• **What to do**
Begin with the first line of the listing and quote every line through the one containing "outer.append(leg_point(height, angles, proud *"; give only those lines.

• **Record set**
[START]
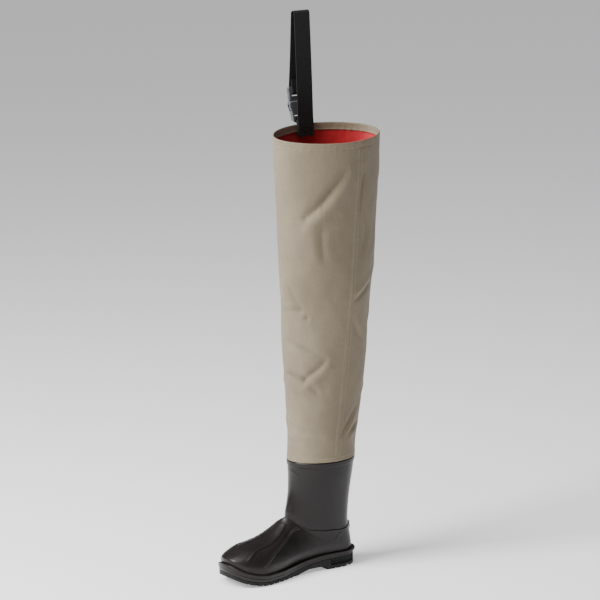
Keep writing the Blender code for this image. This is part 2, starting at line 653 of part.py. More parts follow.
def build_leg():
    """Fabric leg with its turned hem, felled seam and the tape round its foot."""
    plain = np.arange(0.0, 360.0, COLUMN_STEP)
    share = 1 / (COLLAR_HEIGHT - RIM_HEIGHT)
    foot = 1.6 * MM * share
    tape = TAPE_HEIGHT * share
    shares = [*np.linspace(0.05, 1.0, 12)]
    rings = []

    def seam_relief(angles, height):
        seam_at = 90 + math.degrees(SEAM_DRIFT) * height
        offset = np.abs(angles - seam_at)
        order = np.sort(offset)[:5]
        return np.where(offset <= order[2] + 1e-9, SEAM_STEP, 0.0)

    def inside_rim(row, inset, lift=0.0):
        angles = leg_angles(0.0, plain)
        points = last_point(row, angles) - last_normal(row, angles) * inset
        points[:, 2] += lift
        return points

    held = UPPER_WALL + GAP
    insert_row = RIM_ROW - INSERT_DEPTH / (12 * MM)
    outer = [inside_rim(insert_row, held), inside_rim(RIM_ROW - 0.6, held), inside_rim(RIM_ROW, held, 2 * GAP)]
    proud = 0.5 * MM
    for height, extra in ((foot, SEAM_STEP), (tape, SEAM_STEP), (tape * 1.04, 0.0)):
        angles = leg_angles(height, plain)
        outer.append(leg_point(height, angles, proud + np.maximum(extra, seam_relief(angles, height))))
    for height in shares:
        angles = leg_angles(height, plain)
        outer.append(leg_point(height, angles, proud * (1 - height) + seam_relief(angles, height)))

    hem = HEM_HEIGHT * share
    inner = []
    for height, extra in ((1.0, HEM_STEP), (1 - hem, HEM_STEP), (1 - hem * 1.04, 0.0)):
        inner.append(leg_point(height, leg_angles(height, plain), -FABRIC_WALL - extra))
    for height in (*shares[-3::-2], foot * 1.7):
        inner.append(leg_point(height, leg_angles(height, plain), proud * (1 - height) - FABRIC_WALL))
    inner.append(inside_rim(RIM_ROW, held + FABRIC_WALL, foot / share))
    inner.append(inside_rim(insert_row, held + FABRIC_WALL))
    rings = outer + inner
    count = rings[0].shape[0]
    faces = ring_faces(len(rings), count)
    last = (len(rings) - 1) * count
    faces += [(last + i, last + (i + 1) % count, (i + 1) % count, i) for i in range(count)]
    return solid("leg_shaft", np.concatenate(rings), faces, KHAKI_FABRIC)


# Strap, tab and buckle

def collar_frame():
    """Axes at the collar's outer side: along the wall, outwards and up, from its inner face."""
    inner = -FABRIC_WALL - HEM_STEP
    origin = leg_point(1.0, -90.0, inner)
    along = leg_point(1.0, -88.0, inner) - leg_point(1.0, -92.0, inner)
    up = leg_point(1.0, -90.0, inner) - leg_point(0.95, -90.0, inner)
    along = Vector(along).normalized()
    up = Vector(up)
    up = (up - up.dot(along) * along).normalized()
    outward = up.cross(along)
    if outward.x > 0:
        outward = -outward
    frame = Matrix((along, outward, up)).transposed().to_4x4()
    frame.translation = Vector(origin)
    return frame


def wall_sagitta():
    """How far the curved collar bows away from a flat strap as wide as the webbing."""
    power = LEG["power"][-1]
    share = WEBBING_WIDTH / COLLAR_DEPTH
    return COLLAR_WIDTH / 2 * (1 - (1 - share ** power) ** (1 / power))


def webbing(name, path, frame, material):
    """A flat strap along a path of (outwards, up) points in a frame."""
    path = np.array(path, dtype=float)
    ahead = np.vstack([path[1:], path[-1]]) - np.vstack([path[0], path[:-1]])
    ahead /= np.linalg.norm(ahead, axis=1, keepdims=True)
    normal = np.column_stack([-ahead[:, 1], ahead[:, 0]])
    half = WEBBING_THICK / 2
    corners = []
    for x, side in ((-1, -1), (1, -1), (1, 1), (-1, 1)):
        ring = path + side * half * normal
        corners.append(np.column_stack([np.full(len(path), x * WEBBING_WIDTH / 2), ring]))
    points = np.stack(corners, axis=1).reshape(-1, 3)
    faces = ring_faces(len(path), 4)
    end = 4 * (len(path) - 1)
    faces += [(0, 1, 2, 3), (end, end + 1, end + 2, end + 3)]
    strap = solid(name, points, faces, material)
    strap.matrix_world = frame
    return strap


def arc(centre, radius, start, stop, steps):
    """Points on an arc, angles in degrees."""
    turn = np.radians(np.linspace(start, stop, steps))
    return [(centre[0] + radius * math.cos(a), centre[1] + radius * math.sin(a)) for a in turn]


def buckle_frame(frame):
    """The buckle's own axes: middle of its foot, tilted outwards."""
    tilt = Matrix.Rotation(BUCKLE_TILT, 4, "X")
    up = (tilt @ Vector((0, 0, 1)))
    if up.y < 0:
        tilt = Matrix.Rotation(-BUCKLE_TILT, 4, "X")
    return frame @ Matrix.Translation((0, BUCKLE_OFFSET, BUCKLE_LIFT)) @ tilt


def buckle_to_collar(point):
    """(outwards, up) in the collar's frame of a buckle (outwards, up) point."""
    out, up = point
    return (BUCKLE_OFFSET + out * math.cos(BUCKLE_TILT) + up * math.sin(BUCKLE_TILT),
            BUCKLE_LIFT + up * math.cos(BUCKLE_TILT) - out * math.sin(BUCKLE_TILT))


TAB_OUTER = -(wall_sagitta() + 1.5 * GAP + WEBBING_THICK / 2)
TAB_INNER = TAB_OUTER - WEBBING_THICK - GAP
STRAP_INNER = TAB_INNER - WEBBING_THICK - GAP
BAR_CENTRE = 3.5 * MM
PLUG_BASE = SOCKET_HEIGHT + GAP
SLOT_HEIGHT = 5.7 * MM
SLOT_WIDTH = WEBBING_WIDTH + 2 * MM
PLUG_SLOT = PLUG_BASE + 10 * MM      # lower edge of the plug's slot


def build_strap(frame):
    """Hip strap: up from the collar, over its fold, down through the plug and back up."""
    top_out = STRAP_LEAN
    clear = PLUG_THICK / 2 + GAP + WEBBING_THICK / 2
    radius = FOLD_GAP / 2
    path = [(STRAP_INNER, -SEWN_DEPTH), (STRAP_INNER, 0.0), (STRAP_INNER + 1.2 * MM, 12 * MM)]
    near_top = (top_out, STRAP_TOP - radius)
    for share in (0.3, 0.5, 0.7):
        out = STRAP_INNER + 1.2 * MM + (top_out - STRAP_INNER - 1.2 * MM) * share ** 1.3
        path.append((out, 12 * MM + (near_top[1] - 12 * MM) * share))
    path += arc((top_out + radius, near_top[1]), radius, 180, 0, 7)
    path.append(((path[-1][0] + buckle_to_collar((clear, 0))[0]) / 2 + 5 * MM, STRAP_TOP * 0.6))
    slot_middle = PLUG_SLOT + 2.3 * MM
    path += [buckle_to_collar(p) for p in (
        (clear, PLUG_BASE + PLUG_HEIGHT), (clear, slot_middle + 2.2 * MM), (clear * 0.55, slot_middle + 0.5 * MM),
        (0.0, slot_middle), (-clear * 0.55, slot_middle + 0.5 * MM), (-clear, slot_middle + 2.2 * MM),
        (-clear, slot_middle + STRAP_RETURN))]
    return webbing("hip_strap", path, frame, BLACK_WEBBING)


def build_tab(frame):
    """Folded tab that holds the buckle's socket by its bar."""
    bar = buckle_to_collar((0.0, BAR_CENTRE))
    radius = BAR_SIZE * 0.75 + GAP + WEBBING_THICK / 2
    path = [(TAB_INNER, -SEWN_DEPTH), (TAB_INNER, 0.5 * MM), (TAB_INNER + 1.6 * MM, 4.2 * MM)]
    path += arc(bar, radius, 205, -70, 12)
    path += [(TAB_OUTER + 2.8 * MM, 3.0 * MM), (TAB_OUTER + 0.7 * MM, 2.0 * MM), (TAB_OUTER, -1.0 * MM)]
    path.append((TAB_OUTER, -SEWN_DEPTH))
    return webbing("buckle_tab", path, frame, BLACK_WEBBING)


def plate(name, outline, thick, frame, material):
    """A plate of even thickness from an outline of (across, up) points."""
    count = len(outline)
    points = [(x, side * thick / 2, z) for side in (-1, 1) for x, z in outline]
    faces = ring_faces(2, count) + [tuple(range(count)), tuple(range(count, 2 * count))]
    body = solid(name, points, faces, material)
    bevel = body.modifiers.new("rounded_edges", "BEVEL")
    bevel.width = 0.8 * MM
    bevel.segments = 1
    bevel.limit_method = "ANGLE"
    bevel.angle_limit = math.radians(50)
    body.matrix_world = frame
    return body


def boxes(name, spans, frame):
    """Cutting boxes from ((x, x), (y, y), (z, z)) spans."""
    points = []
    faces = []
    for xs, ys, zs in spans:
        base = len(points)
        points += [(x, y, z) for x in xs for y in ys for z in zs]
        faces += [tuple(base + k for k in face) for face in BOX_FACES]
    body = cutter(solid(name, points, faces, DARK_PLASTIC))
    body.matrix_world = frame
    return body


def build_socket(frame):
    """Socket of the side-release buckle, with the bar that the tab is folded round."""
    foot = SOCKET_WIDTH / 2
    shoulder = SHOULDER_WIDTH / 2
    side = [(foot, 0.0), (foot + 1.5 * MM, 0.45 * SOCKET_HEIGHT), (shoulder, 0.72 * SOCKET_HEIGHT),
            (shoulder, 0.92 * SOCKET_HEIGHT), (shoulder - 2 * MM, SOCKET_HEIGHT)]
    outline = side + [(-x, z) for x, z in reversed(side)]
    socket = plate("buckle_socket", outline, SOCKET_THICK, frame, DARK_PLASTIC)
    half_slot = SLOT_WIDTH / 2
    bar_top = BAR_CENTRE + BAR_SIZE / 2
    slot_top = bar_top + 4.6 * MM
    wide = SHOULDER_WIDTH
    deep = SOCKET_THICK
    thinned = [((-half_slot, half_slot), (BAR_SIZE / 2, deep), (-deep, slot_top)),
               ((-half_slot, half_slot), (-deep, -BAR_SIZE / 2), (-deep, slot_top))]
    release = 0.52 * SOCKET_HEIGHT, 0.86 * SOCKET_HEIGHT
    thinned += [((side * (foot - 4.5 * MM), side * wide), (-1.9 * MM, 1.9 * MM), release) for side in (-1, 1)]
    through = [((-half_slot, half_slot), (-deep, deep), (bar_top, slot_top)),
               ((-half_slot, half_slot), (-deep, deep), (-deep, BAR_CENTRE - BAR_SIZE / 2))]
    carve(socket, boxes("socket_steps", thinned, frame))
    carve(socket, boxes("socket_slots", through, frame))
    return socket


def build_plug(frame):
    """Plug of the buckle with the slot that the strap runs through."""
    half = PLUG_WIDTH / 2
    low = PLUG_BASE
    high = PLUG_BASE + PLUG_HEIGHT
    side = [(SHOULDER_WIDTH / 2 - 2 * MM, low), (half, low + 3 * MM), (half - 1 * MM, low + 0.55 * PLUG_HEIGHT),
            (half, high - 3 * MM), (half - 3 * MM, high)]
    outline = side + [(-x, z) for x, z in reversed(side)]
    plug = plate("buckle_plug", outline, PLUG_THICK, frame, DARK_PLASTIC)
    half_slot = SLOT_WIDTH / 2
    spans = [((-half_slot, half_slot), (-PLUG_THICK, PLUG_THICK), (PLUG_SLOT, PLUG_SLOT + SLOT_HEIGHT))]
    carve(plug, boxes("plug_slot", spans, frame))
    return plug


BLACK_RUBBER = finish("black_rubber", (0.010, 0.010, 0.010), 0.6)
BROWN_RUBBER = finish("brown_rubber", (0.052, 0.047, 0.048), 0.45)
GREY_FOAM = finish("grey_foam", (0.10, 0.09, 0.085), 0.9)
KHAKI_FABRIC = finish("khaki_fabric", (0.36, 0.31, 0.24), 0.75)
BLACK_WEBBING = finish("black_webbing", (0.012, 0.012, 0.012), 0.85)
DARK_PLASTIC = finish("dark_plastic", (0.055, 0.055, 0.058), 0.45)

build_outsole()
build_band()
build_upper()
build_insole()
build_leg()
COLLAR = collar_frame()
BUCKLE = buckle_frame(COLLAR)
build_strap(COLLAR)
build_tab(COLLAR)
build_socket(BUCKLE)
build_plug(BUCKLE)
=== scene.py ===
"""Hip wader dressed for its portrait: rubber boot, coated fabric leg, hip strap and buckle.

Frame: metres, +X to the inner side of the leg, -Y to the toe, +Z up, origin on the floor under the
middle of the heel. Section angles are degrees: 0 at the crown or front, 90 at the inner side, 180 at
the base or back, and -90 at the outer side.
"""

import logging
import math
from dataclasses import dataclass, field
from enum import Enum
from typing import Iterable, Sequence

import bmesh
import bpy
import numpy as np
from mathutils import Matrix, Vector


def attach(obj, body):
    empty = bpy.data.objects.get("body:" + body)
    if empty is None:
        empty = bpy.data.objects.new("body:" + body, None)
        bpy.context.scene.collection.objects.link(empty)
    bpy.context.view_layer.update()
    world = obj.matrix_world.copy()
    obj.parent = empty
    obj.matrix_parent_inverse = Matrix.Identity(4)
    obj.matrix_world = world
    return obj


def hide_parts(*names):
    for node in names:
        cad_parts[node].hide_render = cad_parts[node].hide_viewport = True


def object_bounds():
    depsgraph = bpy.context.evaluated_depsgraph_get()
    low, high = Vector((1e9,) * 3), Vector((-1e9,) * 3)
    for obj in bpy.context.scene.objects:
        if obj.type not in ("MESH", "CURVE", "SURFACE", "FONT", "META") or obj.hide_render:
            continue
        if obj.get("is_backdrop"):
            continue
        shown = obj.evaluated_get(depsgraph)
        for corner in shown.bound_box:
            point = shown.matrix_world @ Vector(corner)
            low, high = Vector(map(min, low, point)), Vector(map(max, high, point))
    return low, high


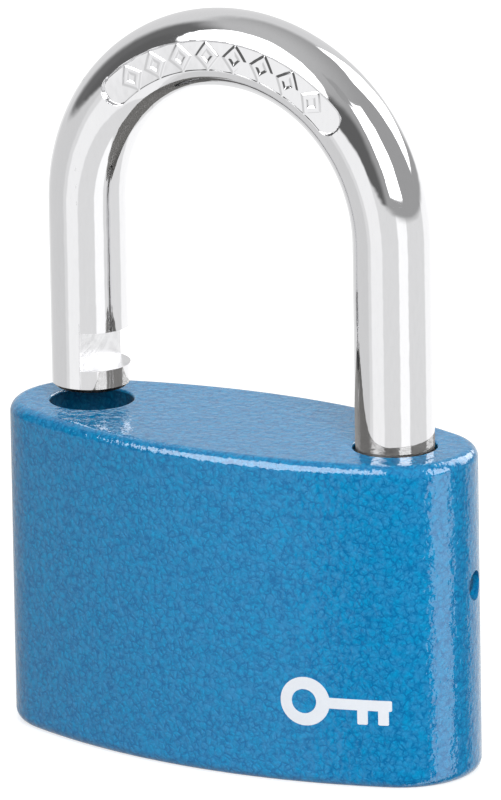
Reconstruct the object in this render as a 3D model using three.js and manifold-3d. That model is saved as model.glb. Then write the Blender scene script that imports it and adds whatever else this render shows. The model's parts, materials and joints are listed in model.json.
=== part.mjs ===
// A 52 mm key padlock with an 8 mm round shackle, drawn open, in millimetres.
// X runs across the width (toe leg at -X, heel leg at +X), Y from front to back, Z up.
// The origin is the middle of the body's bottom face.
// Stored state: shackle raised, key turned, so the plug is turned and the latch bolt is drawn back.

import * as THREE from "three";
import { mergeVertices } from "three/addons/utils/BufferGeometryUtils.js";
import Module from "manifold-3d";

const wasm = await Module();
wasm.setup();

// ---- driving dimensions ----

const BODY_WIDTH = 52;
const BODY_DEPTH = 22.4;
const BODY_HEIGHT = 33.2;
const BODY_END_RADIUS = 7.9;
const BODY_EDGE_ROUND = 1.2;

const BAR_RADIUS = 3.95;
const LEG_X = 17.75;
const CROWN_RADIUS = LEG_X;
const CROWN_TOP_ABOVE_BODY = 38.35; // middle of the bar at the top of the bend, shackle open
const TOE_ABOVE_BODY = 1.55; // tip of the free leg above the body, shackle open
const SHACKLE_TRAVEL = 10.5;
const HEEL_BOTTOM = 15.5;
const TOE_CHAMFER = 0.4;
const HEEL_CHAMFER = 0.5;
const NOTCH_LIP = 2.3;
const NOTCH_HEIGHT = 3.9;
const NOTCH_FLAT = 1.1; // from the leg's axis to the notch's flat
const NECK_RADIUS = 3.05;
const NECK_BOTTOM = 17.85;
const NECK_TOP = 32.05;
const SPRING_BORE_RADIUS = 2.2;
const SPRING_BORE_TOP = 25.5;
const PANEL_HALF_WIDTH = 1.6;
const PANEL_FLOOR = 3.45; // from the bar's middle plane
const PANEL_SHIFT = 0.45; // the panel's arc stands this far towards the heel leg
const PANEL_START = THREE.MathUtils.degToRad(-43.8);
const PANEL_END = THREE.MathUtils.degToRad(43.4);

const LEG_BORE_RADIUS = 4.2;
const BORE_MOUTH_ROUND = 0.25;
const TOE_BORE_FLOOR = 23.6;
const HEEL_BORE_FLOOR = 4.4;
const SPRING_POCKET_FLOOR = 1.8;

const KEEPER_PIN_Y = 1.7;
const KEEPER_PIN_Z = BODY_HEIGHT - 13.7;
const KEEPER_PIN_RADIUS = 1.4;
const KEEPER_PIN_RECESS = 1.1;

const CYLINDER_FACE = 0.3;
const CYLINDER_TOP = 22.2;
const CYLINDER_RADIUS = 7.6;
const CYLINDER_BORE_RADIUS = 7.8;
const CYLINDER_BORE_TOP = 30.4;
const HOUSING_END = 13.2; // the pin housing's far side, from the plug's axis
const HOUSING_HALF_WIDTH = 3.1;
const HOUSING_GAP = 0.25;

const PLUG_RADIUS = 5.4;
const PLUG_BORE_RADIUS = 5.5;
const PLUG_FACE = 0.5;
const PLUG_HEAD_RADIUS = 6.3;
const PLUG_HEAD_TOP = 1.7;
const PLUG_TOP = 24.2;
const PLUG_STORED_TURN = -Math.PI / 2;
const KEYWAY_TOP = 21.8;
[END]
• **Correct output**
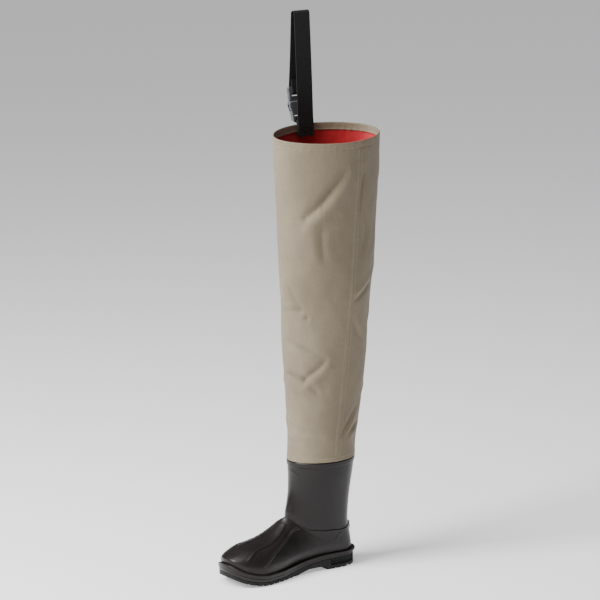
Keep writing the Blender code for this image. This is part 2, starting at line 653 of part.py. More parts follow.
def build_leg():
    """Fabric leg with its turned hem, felled seam and the tape round its foot."""
    plain = np.arange(0.0, 360.0, COLUMN_STEP)
    share = 1 / (COLLAR_HEIGHT - RIM_HEIGHT)
    foot = 1.6 * MM * share
    tape = TAPE_HEIGHT * share
    shares = [*np.linspace(0.05, 1.0, 12)]
    rings = []

    def seam_relief(angles, height):
        seam_at = 90 + math.degrees(SEAM_DRIFT) * height
        offset = np.abs(angles - seam_at)
        order = np.sort(offset)[:5]
        return np.where(offset <= order[2] + 1e-9, SEAM_STEP, 0.0)

    def inside_rim(row, inset, lift=0.0):
        angles = leg_angles(0.0, plain)
        points = last_point(row, angles) - last_normal(row, angles) * inset
        points[:, 2] += lift
        return points

    held = UPPER_WALL + GAP
    insert_row = RIM_ROW - INSERT_DEPTH / (12 * MM)
    outer = [inside_rim(insert_row, held), inside_rim(RIM_ROW - 0.6, held), inside_rim(RIM_ROW, held, 2 * GAP)]
    proud = 0.5 * MM
    for height, extra in ((foot, SEAM_STEP), (tape, SEAM_STEP), (tape * 1.04, 0.0)):
        angles = leg_angles(height, plain)
        outer.append(leg_point(height, angles, proud + np.maximum(extra, seam_relief(angles, height))))
    for height in shares:
        angles = leg_angles(height, plain)
        outer.append(leg_point(height, angles, proud * (1 - height) + seam_relief(angles, height)))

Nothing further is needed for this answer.